The Wall Street Journal is reporting that Banco Bilbao Vizcaya Argentaria S.A. won the bidding. BBVA operates in the United States as BBVA Compass. It acquired Alabama-based Compass Bank in early 2007.
Sources told the Dallas Business Journal that U.S Bancorp of Minneapolis, Minn., and a private equity coalition led by Dallas banking billionaire Gerald J. Ford. also submitted bids. JPMorgan Chase and Wells Fargo Bank also looked closely at Guaranty, the sources say.
Representatives of Guaranty and BBVA Compass couldnt be reached for comment.
If federal regulators follow their typical procedure, the Federal Deposit Insurance Corp. will take Guaranty into receivership at the close of business Friday, and Guarantys offices would reopen Saturday as branches of BBVA Compass.
Guaranty has 132 offices nationwide, 59 in California and 103 in Texas.
Guaranty Bank has about 30 Dallas-Fort Worth branches and $2 billion in local deposits as of June 30, 2008, the latest data available.
After Colonial Bank, which failed Aug. 14, Guaranty would be the second largest bank failure in the nation this year.
Guaranty is based in Austin, but its top executives work from its Dallas office in Preston Center.
Guarantys financial struggles are tied to its heavy investments in mortgage-backed securities, which today are worth far less than what the bank paid. After marking those assets to their current market value, Guaranty reported that it was out of capital and likely to fail.
California appeal
BBVA Compass likely was most attracted by Guarantys California holdings, said Dan Bass, managing director of Carson Medlin Co. investment bank in Houston.
The demographics of California, it fits right in with what theyre trying to do, he said.
BBVA operates the second-largest bank in Spain and the largest financial institution in Mexico, BBVA Bancomer. With BBVA Compass, the international company has focused on building a retail bank in U.S. border states and regions with large Spanish-speaking populations.
The U.S. unit is still a small piece of the BBVA empire. It contributed about 9% of the businesses total revenue, Bass said.
Untimely spinout
For 21 years, Guaranty was a subsidiary of Temple-Inland Inc., a maker of cardboard boxes and timber building supplies.
Guaranty was spun out of Temple-Inland at the end of 2007.
Temple-Inland (NYSE: TIN) completed the spinoff on Dec. 28, 2007, just as the excesses of the residential mortgage lending bubble became apparent. Guaranty has not reported a quarterly profit since it became a stand-alone institution.

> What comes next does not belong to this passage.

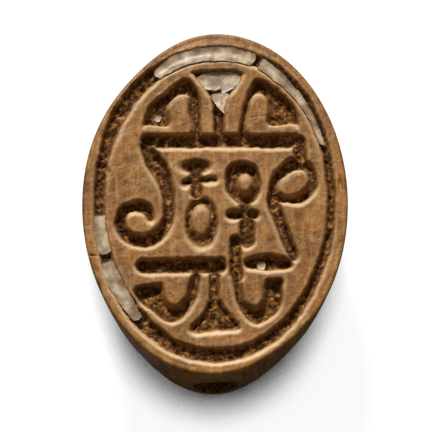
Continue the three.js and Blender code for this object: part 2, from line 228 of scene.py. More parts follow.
# The signs between them: a scroll, a small cross over an oval, a looped cross, and a ring
# with a tail
left_scroll = [[-3.2, 2.8, 0.55], [-2.85, 2.05, 0.8], [-2.5, 1.45, 0.75], [-2.25, 0.7, 0.55],
               [-2.14, -0.15, 0.47], [-2.22, -0.95, 0.48], [-2.6, -1.5, 0.55], [-3.25, -1.85, 0.6],
               [-3.95, -1.72, 0.5], [-4.4, -1.1, 0.48], [-4.25, -0.4, 0.46], [-3.65, -0.14, 0.5],
               [-3.15, -0.36, 0.45], [-2.98, -0.75, 0.3]]
small_cross_head = (-0.92, 1.78, 0.68, 0.32)  # ovals are their middle and their half sizes
small_cross_stem = [[-0.88, 1.6, 0.5], [-0.86, 0.45, 0.5]]
small_cross_arms = [[-1.45, 0.9, 0.24], [-0.86, 1.12, 0.3], [0.0, 1.12, 0.22]]
oval_hollow = (-0.62, -0.95, 0.75, 1.22)
oval_boss = (-0.66, -0.88, 0.42, 0.72)
loop = [[1.3, 2.0], [0.75, 1.85], [0.5, 1.3], [0.6, 0.5], [1.15, -0.05], [1.6, -0.05],
        [2.05, 0.45], [2.1, 1.15], [1.85, 1.8]]
loop_eye = (1.42, 0.92, 0.3, 0.44)
loop_neck = [[1.4, 0.1, 0.45], [1.4, -0.6, 0.45]]
loop_arms = [[0.75, -0.6, 0.4], [1.85, -0.6, 0.4]]
loop_foot = [[1.5, -0.6, 0.6], [1.5, -1.85, 0.66]]
ring_stem = [[3.9, 3.0, 0.6], [4.0, 2.0, 0.55]]
ring = [[3.3, 2.05], [2.75, 1.4], [2.5, 0.6], [2.6, 0.05], [3.3, 0.02], [4.05, 0.02],
        [4.65, 0.6], [4.75, 1.3], [4.5, 1.9], [3.9, 2.2]]
ring_boss = [[3.0, 0.6], [3.15, 1.1], [3.6, 1.5], [4.05, 1.6], [4.3, 1.3], [4.3, 0.8],
             [3.9, 0.45], [3.4, 0.35]]
ring_tail = [[2.7, 0.3, 0.5], [2.75, -0.15, 0.55], [3.05, -0.95, 0.48], [3.3, -1.65, 0.48],
             [3.65, -2.6, 0.4]]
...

Since its spinout from Temple Inland, investors Carl Icahn and Dallas billionaire Robert Rowling invested heavily in Guaranty. In July, the duo invested an additional $600 million in Guaranty. They control 37 percent of Guaranty stock.
http://www.bizjournals.com/dallas/stories/2009/08/17/daily35.html
http://www.puertorico-herald.org/issues/2002/vol6n29/Media2-en.html
US Seeks Information On BBVA Puerto Rico Money Laundering Case
July 15, 2002
In 2002 the US Justice Department asked Spain’s Supreme Court Judge Baltazar Garzon to provide information on allegations of money laundering involving Banco Bilbao Vizcaya Argentaria SA’s Puerto Rican unit,
They said the US authorities called on Garzon to supply documentation, including the testimony made to the Spanish judge by former BBVA co-chairman Emilio Ybarra and chief executive Pedro Luis Uriarte.

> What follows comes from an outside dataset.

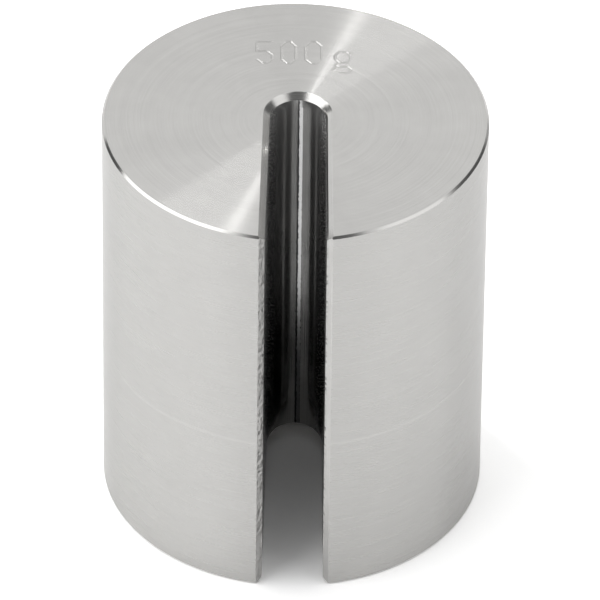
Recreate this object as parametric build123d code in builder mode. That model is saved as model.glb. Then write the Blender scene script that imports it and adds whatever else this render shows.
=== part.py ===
from build123d import *
import os

# A slotted 500 g calibration weight: one piece of stainless steel bar, turned to a
# plain cylinder, with a round-ended slot milled from its middle out through the front.
# The slot lets it slide sideways onto the rod of a weight hanger. Its 62.5 cubic
# centimetres come to 500 g at 8.0 g per cubic centimetre.
# Millimetres, +Z up. The origin is on the bar's axis in the face it stands on, and
# the slot opens towards -Y.

diameter = 42.7  # turned outside diameter
height = 49.5  # length over the two faced ends
hanger_rod = 6.0  # diameter of the rod that the slot slides onto
rod_clearance = 0.8  # between the rod and the slot, over both sides
slot_width = hanger_rod + rod_clearance  # the slot's end is a half circle of this size
slot_end_back = 0.9  # from the axis back to the half circle's centre, near the point of balance
rim_chamfer = 0.25  # 45 degrees, where the turned side meets the two ends
slot_chamfer = 0.7  # 45 degrees, where the slot meets the two ends
mouth_chamfer = 0.65  # 45 degrees, where the slot's walls meet the turned side

radius = diameter / 2
slot_radius = slot_width / 2

os.makedirs("parts", exist_ok=True)

with BuildPart() as weight:
    # the turned bar: half of its section, revolved about its own axis
    with BuildSketch(Plane.XZ):
        with BuildLine():
            Polyline(
                (0, 0),
                (radius - rim_chamfer, 0),
                (radius, rim_chamfer),
                (radius, height - rim_chamfer),
                (radius - rim_chamfer, height),
                (0, height),
                close=True,
            )
        make_face()
    revolve(axis=Axis.Z)

    # the milled slot, straight through from end to end and open at the front
    with BuildSketch(Plane.XY):
        with Locations((0, slot_end_back)):
            Circle(slot_radius)
            Rectangle(slot_width, diameter, align=(Align.CENTER, Align.MAX))
    extrude(amount=height, mode=Mode.SUBTRACT)

    # the slot's edges in the two end faces, then its upright edges at the mouth
    end_faces = weight.faces().filter_by(Axis.Z)
    slot_edges = end_faces.edges().sort_by(SortBy.LENGTH)[:-2]  # all but the two long rims
    chamfer(slot_edges, length=slot_chamfer)
    upright_edges = weight.edges().filter_by(Axis.Z)
    mouth_edges = upright_edges.group_by(Axis.Y)[0]
    chamfer(mouth_edges, length=mouth_chamfer)

weight.part.label = "weight"
export_step(weight.part, "parts/weight.step")
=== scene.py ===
import bpy
import bmesh
import math
import numpy as np
from mathutils import Matrix, Vector


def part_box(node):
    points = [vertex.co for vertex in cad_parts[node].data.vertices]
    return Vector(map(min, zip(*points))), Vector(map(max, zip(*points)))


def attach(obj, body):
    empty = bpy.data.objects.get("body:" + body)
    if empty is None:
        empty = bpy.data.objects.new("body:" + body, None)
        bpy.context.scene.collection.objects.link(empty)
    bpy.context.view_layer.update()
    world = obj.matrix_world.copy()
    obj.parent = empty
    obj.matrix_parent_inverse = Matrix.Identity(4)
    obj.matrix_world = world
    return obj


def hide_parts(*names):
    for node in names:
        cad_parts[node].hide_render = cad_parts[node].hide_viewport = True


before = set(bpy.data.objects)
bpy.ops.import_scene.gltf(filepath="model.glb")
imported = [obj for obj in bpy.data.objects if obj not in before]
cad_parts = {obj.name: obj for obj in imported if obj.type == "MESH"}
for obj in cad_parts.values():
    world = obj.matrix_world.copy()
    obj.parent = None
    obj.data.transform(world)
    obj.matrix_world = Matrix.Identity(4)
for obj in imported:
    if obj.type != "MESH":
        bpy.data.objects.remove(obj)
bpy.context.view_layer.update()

# ---------------------------------------------------------------------------
# Camera: a long lens in front of the slot, looking down on the weight from
# about forty degrees, so its sides narrow only a little towards the table.
# ---------------------------------------------------------------------------

aim = Vector((0.00072, 0.0, 0.02392))
camera_distance = 1.0255
camera_azimuth = math.radians(-0.545)
camera_elevation = math.radians(38.91)
camera_lean = math.radians(0.67)

camera_data = bpy.data.cameras.new("camera")
camera_data.sensor_width = 36.0
camera_data.lens = 550.1
camera_data.clip_start = 0.05
camera_data.clip_end = 50.0
camera = bpy.data.objects.new("camera", camera_data)
bpy.context.scene.collection.objects.link(camera)
back = Vector((
    math.sin(camera_azimuth) * math.cos(camera_elevation),
    -math.cos(camera_azimuth) * math.cos(camera_elevation),
    math.sin(camera_elevation),
))
level = Vector((math.cos(camera_azimuth), math.sin(camera_azimuth), 0.0))
upright = back.cross(level)
right = level * math.cos(camera_lean) + upright * math.sin(camera_lean)
above = upright * math.cos(camera_lean) - level * math.sin(camera_lean)
turn = Matrix((right, above, back)).transposed().to_4x4()
camera.matrix_world = Matrix.Translation(aim + back * camera_distance) @ turn
bpy.context.scene.camera = camera
bpy.context.scene.view_settings.view_transform = "Standard"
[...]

The Justice Department in Puerto Rico is investigating whether BBVA Puerto Rico broke “US criminal laws related to the laundering of money from drug traffic.”
BBVA Puerto Rico is alleged to have helped Colombian drug smuggler Marco Aurelia Royo Anaya launder money, using accounts in tax-havens such as the Cayman Islands, through the unit itself and its private banking arm, the sources said.